Mechanism of action:The multi-layer structure of the three-dimensional mat effectively holds the soil and prevents erosion. More than 90% of its space can be filled with soil, providing a three-dimensional environment for seed germination and root growth. Plant roots can penetrate the mat and extend 30-40 cm into the underlying soil. Ultimately, the mats, roots and soil are tightly intertwined to form a durable green composite protective layer that is more than twice as resistant to erosion as conventional turf.
Design of the nutrient layer of the substrate:The mesh will be covered with a layer of a special soil mixture (consisting of planting soil, organic fertilizers, water retaining agents and binding agents) at least 12 mm thick to provide the plants with constant nutrition for growth.
Plant ratio design:Given Hong Kong's climatic conditions, Bermuda grass (Cynodon dactylon) was chosen as the primary species (approximately 70%), supplemented with fast-growing, nutrient-tolerant tall fescue (20%) and native shrub seeds (10%). This combination ensures rapid soil coverage and long-term ecological balance.
III. Installation and construction: standardized processes and key controls.
Construction strictly follows a standardized work process:"Preparation - laying the net - fastening - covering with soil - sowing - care."
Preparation for construction:Dig support trenches at the ridge and base of the slope, approximately 30 cm deep.
Laying and applying the grass mesh:
Laying direction:Install vertically along the slope surface from top to bottom, following the ridge line.
Overlapping method:Use the overlapping technique. To ensure continuous protection and strength, the overlap width between adjacent rolls is strictly controlled at 10 cm in both the longitudinal (up/down) and transverse (left/right) directions. During installation, ensure the mats lie flat against the slope surface without any suspended folds.
Anchor fastening:Use a combination of primary mount and secondary mount approach.
Use U-shaped steel rods (diameter ≥6mm, length about 20-30cm) as main anchors, staggered at intervals of about 1.5m to firmly anchor the mesh into the soil.
On slabs and uneven areas, use 25cm bamboo stakes or U-shaped iron nails for additional fixing.
The top edge of the mesh lining should be buried in the ridge trench, and the bottom edge in the footing trench. Backfill and compact to complete the sealing of the ends.
Soiling and sowing:
Immediately after securing the mesh liner, spread the pre-mixed growing medium evenly over the mesh liner until the entire mesh space is filled.
Using a hydraulic sprayer, evenly apply a suspension containing grass seed, fertilizer, binder, wood fiber, and water to the entire slope surface. This method provides high efficiency and uniform coverage, making it suitable for challenging slopes.
Coating and care:
Immediately after spraying, cover the area with non-woven fabric to retain heat and moisture and prevent erosion.
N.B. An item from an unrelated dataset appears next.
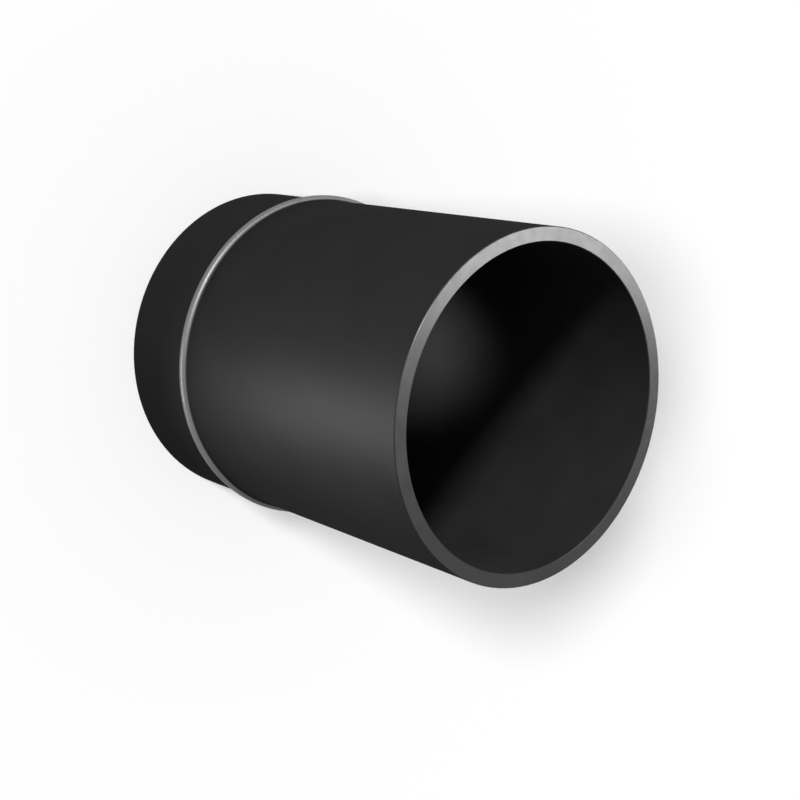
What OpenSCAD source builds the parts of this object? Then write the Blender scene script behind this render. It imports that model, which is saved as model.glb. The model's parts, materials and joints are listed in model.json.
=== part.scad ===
// Duct extension sleeve: one thick-walled round tube with a raised stop bead near one end.
// It stands on the end of its spigot, and its axis is Z. The mouth is at the top.

/* [Tube] */
// Outside diameter, the same on both sides of the bead
tube_diameter = 125; // [80:1:200]
// Thickness of the tube's wall
wall = 5.2; // [3:0.1:10]
// Length from the cut end of the spigot to the middle of the bead
spigot_length = 38.5; // [20:0.5:80]
// Length from the middle of the bead to the mouth
body_length = 125.5; // [40:0.5:400]
// Width of the small chamfer that breaks each edge of the two cut ends
edge_break = 0.3; // [0.1:0.1:1]

/* [Stop bead] */
// Height of the bead's crown above the tube
bead_height = 1.9; // [0.8:0.1:1.9]
// Width of the bead where the round of its crown would meet the tube
bead_width = 3.8; // [3.8:0.1:10]
// Radius of the blend at each foot of the bead
bead_blend_radius = 0.4; // [0.2:0.1:1]

/* [Resolution] */
// Number of steps round the tube
circle_steps = 180; // [48:12:360]
// Number of steps over the bead's crown
crown_steps = 24; // [8:2:48]
// Number of steps in each blend
blend_steps = 6; // [3:1:12]

/* [Hidden] */

tube_radius = tube_diameter / 2;
bore_radius = tube_radius - wall;
total_length = spigot_length + body_length;

// The crown is one arc through both feet and the top of the bead
crown_radius = (pow(bead_width / 2, 2) + pow(bead_height, 2)) / (2 * bead_height);
crown_centre = [tube_radius + bead_height - crown_radius, spigot_length];

// Each blend touches the tube and the crown, so its centre lies one blend radius outside the
// tube, and both radii together away from the crown's centre
blend_centre_radius = tube_radius + bead_blend_radius;
blend_offset = sqrt(
    pow(crown_radius + bead_blend_radius, 2) - pow(blend_centre_radius - crown_centre[0], 2)
);

// Direction from the crown's centre to the upper blend's centre, where the two arcs touch
touch_angle = atan2(blend_offset, blend_centre_radius - crown_centre[0]);

// Points of an arc in the section, from its start angle up to but without its end angle
function arc(centre, radius, start, end, steps) = [
    for (i = [0:steps - 1])
        let (angle = start + (end - start) * i / steps)
            centre + radius * [cos(angle), sin(angle)]
];

// A blend's centre, on the side of the bead towards the spigot's end (-1) or the mouth (1)
function blend_centre(side) = [blend_centre_radius, spigot_length + side * blend_offset];

// Outline of the stop bead, from its foot on the spigot to its foot on the body: a concave
// blend, the round crown, a second blend, and the point where that one runs out on the tube
function bead_outline() = concat(
    arc(blend_centre(-1), bead_blend_radius, 180, 180 - touch_angle, blend_steps),
    arc(crown_centre, crown_radius, -touch_angle, touch_angle, crown_steps),
    arc(blend_centre(1), bead_blend_radius, 180 + touch_angle, 180, blend_steps),
    [[tube_radius, spigot_length + blend_offset]]
);

// Section of the whole wall: the spigot's end, the outside with its bead, the mouth, the bore
function wall_outline() = concat(
    [
        [bore_radius, edge_break],
        [bore_radius + edge_break, 0],
        [tube_radius - edge_break, 0],
        [tube_radius, edge_break]
    ],
    bead_outline(),
    [
        [tube_radius, total_length - edge_break],
        [tube_radius - edge_break, total_length],
        [bore_radius + edge_break, total_length],
        [bore_radius, total_length - edge_break]
    ]
);

// The sleeve is one moulded piece, turned from one section
module sleeve() {
    color("#262626")
        rotate_extrude($fn = circle_steps)
            polygon(wall_outline());
}

sleeve();
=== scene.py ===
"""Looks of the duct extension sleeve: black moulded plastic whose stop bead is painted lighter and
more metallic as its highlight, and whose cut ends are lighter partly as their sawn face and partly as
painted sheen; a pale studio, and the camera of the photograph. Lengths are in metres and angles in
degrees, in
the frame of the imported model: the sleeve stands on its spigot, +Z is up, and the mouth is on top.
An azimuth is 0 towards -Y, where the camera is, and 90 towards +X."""

import json
import math

import bpy
from mathutils import Matrix, Quaternion, Vector


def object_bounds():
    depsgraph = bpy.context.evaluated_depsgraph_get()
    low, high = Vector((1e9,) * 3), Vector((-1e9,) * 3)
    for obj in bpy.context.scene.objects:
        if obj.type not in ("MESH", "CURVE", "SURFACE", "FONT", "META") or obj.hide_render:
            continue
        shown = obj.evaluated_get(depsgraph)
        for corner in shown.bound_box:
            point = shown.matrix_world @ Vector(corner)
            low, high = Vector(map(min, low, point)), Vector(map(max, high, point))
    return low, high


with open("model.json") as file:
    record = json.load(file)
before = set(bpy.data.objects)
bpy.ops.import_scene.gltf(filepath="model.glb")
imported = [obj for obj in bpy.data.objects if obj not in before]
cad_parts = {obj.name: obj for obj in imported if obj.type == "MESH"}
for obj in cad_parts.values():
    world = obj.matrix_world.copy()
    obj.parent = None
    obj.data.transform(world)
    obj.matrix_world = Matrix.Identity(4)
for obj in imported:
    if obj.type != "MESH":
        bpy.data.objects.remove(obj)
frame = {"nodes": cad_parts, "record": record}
cad_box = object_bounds()
sleeve = frame["nodes"]["sleeve"]

# Sleeve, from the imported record
MILLIMETRE = 0.001
mounts = {mount["name"]: mount for mount in frame["record"]["mounts"]}
TUBE_RADIUS = mounts["spigot"]["dims"]["r_mm"] * MILLIMETRE
BORE_RADIUS = mounts["duct_bore"]["dims"]["r_mm"] * MILLIMETRE
MOUTH_HEIGHT = mounts["mouth_rim"]["pos_m"][2]
BEAD_RADIUS = cad_box[1].x
BEAD_HEIGHT = BEAD_RADIUS - TUBE_RADIUS
MOUTH = Vector((0, 0, MOUTH_HEIGHT))
AXIS = Vector((0, 0, 1))

# Camera, fitted to the outline of the photograph
LENS = 67.64
CAMERA_PLACE = Vector((0, -0.37026, 0.52008))
CAMERA_AIM = Vector((0.00868, 0, 0.09397))
CAMERA_ROLL = 104.94

# Finish of each zone: grey level, metallic share, and roughness. The bead's lighter grey and metallic
# share are painted highlight; the cut ends' are partly their lighter sawn face and partly painted
# sheen
SKIN = {"grey": 0.007, "painted_sheen_share": 0.0, "roughness": 0.55}
BORE = {"grey": 0.012, "painted_sheen_share": 0.0, "roughness": 0.6}
# The bead's grey and metallic share are far above the skin's: a painted highlight on the same black
# plastic
BEAD = {"grey": 0.12, "painted_sheen_share": 0.5, "roughness": 0.4}
# The cut ends' lighter grey and metallic share are partly their lighter sawn face and partly painted
# sheen
CUT_END = {"grey": 0.026, "painted_sheen_share": 0.7, "roughness": 0.25}

# Where each zone fades in: heights over the tube, depths under a cut end, distances from the bore
BEAD_FADE = (0.1 * BEAD_HEIGHT, 0.4 * BEAD_HEIGHT)
CUT_FADE = (0.3 * MILLIMETRE, 0.0)
BORE_FADE = (0.4 * MILLIMETRE, 0.2 * MILLIMETRE)

# Satin skin over all zones
SATIN_WEIGHT = 0.05
SATIN_IOR = 2.4
SATIN_ROUGHNESS = 0.55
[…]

Frequent misting is required initially to maintain humidity. Remove the non-woven fabric when the seedlings reach 5-6 cm in height and resume regular care.
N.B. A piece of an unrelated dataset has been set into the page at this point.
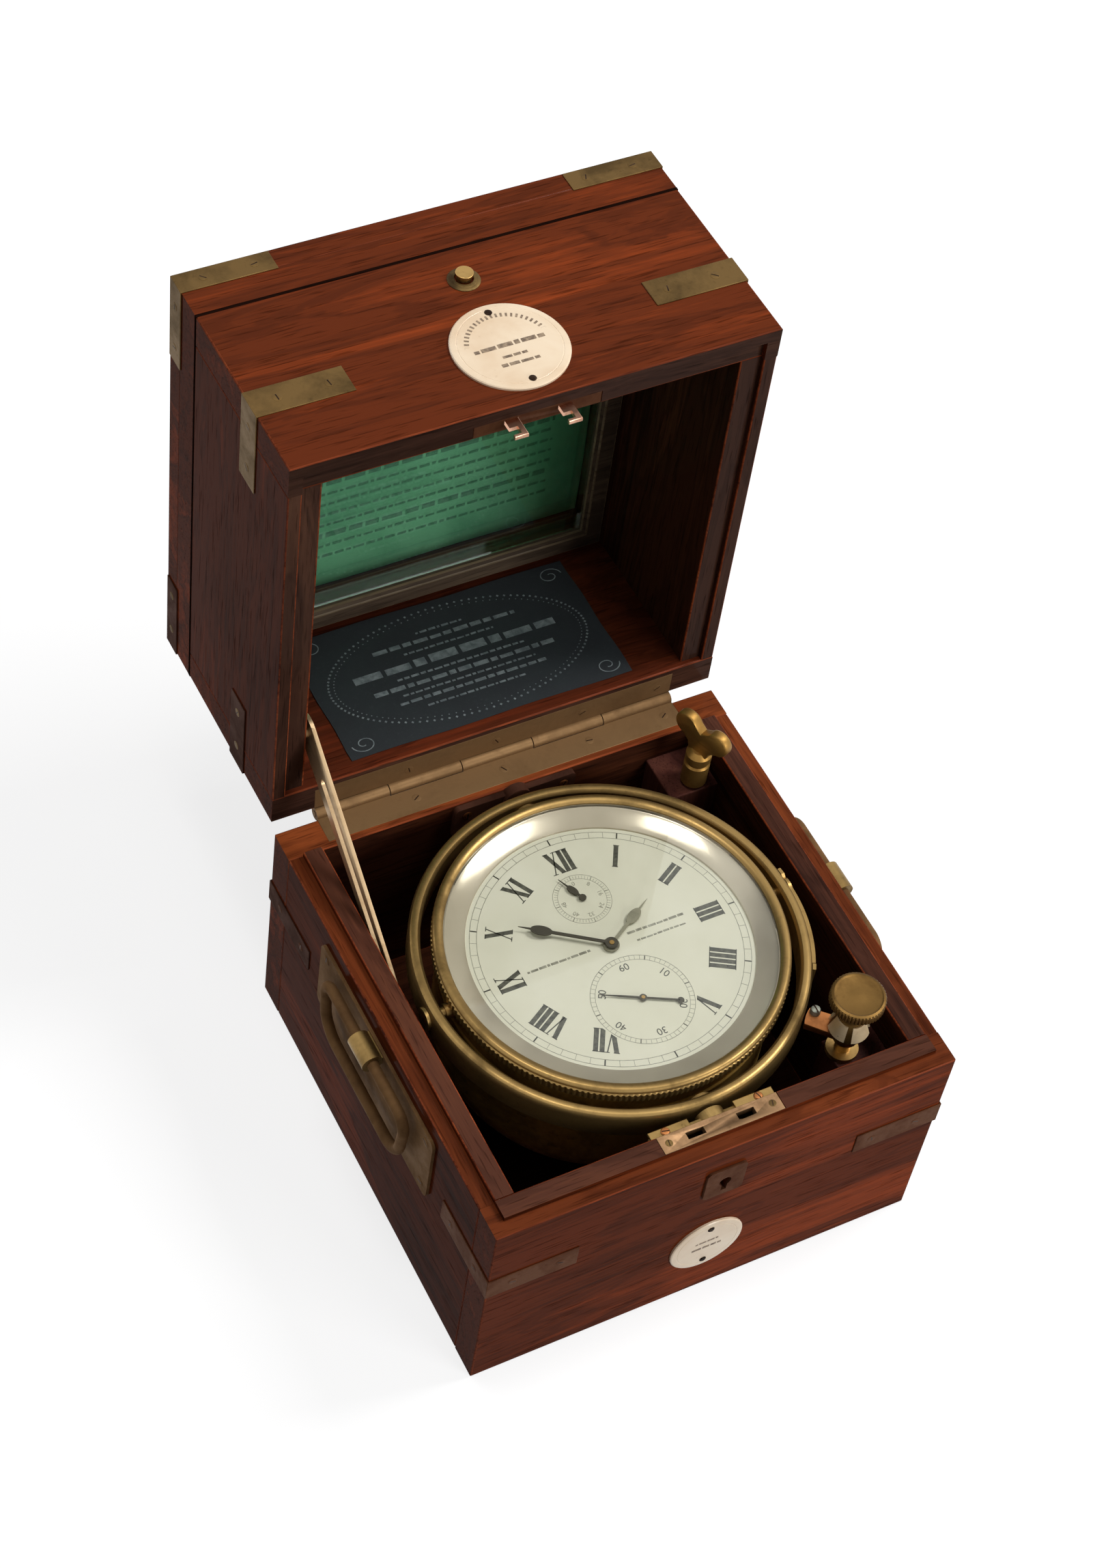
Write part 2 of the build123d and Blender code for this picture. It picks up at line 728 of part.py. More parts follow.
def handle_bail(sign):
    """A closed loop of rod: straight top through the knuckle, rounded grip below."""
    top = handle_pivot_height
    low = top - handle_drop
    with BuildPart() as bail:
        bail_plane = Plane(origin=(sign * handle_axis_x, 0, 0), x_dir=(0, 1, 0), z_dir=(1, 0, 0))
        with BuildLine(bail_plane) as loop:
            FilletPolyline(
                (handle_half_span, top),
                (handle_half_span - 3, low),
                (-handle_half_span + 3, low),
                (-handle_half_span, top),
                radius=(handle_top_bend, handle_low_bend, handle_low_bend, handle_top_bend),
                close=True,
            )
        with BuildSketch(Plane(origin=loop.line @ 0, z_dir=loop.line % 0)):
            Circle(handle_rod_radius)
        sweep()
    return bail.part


save(Compound(children=[handle_plate(-1), handle_plate(1)]), "handle_plates")
save(handle_bail(-1), "handle_bail_left")
save(handle_bail(1), "handle_bail_right")


# Gimbals: two brackets on the front and back walls carry the ring, and the ring carries the bowl
def gimbal_bracket(sign):
    """An upright plate on one wall, with a bored boss for the ring's pivot."""
    wall_face = sign * inside_y
    with BuildPart() as bracket:
        with Locations((0, wall_face - sign * bracket_thickness / 2, (bracket_low + bracket_high) / 2)):
            Box(2 * bracket_half_width, bracket_thickness, bracket_high - bracket_low)
        fillet(bracket.edges().filter_by(Axis.Y), 2)
        boss_reach = bracket_thickness + bracket_boss_length
        with Locations(Plane(origin=(0, wall_face - sign * boss_reach / 2, gimbal_height), z_dir=(0, 1, 0))):
            Cylinder(bracket_boss_radius, boss_reach)
            Cylinder(pivot_radius + running_fit, 4 * boss_reach, mode=Mode.SUBTRACT)
    return bracket.part


save(Compound(children=[gimbal_bracket(-1), gimbal_bracket(1)]), "gimbal_brackets")

with BuildPart() as gimbal_ring:
    with BuildSketch(Plane.XY.offset(gimbal_height - ring_height / 2)):
        Circle(ring_outer)
        Circle(ring_inner, mode=Mode.SUBTRACT)
    extrude(amount=ring_height)
    chamfer(gimbal_ring.edges().filter_by(GeomType.CIRCLE), 0.7)
    with Locations((0, 0, gimbal_height)):
        Cylinder(pivot_radius + running_fit, 2.2 * ring_outer, rotation=(90, 0, 0), mode=Mode.SUBTRACT)
        Cylinder(pivot_radius + running_fit, 2.2 * ring_outer, rotation=(0, 90, 0), mode=Mode.SUBTRACT)
save(gimbal_ring.part, "gimbal_ring")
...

IV. Summary of the main advantages of 3D grass planting grids
Compared with traditional methods such as soil spraying and turf laying, 3D grid grass planting technology demonstrated comprehensive advantages in this project.
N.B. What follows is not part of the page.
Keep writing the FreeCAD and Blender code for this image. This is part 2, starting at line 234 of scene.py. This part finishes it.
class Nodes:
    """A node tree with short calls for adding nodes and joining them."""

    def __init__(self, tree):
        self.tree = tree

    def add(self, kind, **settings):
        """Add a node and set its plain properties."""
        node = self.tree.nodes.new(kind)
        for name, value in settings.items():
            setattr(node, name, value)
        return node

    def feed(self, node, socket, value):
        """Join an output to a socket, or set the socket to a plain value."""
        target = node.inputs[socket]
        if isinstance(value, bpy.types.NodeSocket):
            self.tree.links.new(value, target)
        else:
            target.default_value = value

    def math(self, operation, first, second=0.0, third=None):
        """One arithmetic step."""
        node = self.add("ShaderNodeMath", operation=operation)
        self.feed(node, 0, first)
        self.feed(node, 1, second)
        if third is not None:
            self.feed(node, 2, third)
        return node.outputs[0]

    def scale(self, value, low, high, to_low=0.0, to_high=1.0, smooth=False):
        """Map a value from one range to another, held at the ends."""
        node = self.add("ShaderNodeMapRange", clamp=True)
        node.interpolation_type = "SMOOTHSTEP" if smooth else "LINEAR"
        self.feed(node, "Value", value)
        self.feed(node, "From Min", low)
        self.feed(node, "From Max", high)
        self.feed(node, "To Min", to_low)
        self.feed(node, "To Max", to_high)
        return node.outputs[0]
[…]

| Comparison parameter | 3D geomat technology for eco-protection | Traditional turf laying |
|---|---|---|
| Protection efficiency | Comprehensive, permanent protection. The mat and plant roots form a "reinforced soil" composite, providing high resistance to erosion and long-term slope stabilization. | A temporary, surface covering. The turf's root system is weakly connected to the underlying soil, making it susceptible to complete loss under the impact of rainfall. |
| Ecological effect | In-situ ecosystem restoration. Plants grow naturally, their developed root systems integrate into the surrounding ecosystem, and have high biodiversity potential. | Ecological isolation. Reminiscent of a "green carpet," the weak connection to the ground results in a relatively isolated and fragile ecosystem. |
| Construction and adaptability | High adaptability. Slope surface flatness requirements are relatively low, and the technology is applicable to a variety of complex and steep slopes. High mechanization ensures rapid construction. | Significant limitations. A level slope surface is required; anchoring on steep slopes is difficult, as there is a high risk of slippage. Large volumes of high-quality topsoil are required, and this is highly dependent on site conditions. |
| Resources and Cost | Land and water savings. No need to occupy farmland for sod cultivation, preventing damage to arable land. Water requirements on-site are significantly lower than those for irrigation after sod installation. | High resource consumption. Growing turf requires large areas of arable land, and soil removal is damaging. Long-distance transportation costs are high. Abundant watering is required after installation to ensure establishment. |
| Long-term cost-effectiveness | Low overall costs, long service life. One-time construction work ensures long-term results. The combined effect of vegetation and matting results in extremely low long-term maintenance requirements, approaching "near-zero maintenance." | High repeat investment. Turf is susceptible to degradation and bald spots and requires frequent seeding, irrigation and fertilization, which leads to high long-term maintenance costs. |
Conclusion:
The successful application of 3D grid technology for grass planting in the Pok Fu Lam Road slope restoration project in Hong Kong demonstrates its exceptional value in addressing soil erosion and ecological restoration problems on steep urban slopes. It goes beyond simple “greening” and achieves the triple goal of ensuring engineering stability, ecological restoration and landscape enhancement. Its outstanding advantages - construction efficiency, high adaptability, environmental friendliness and long-term economic efficiency - make it the preferred solution for the development and renewal of environmental infrastructure in complex urban geological and climatic conditions, which is fully consistent with the principles of sustainable development.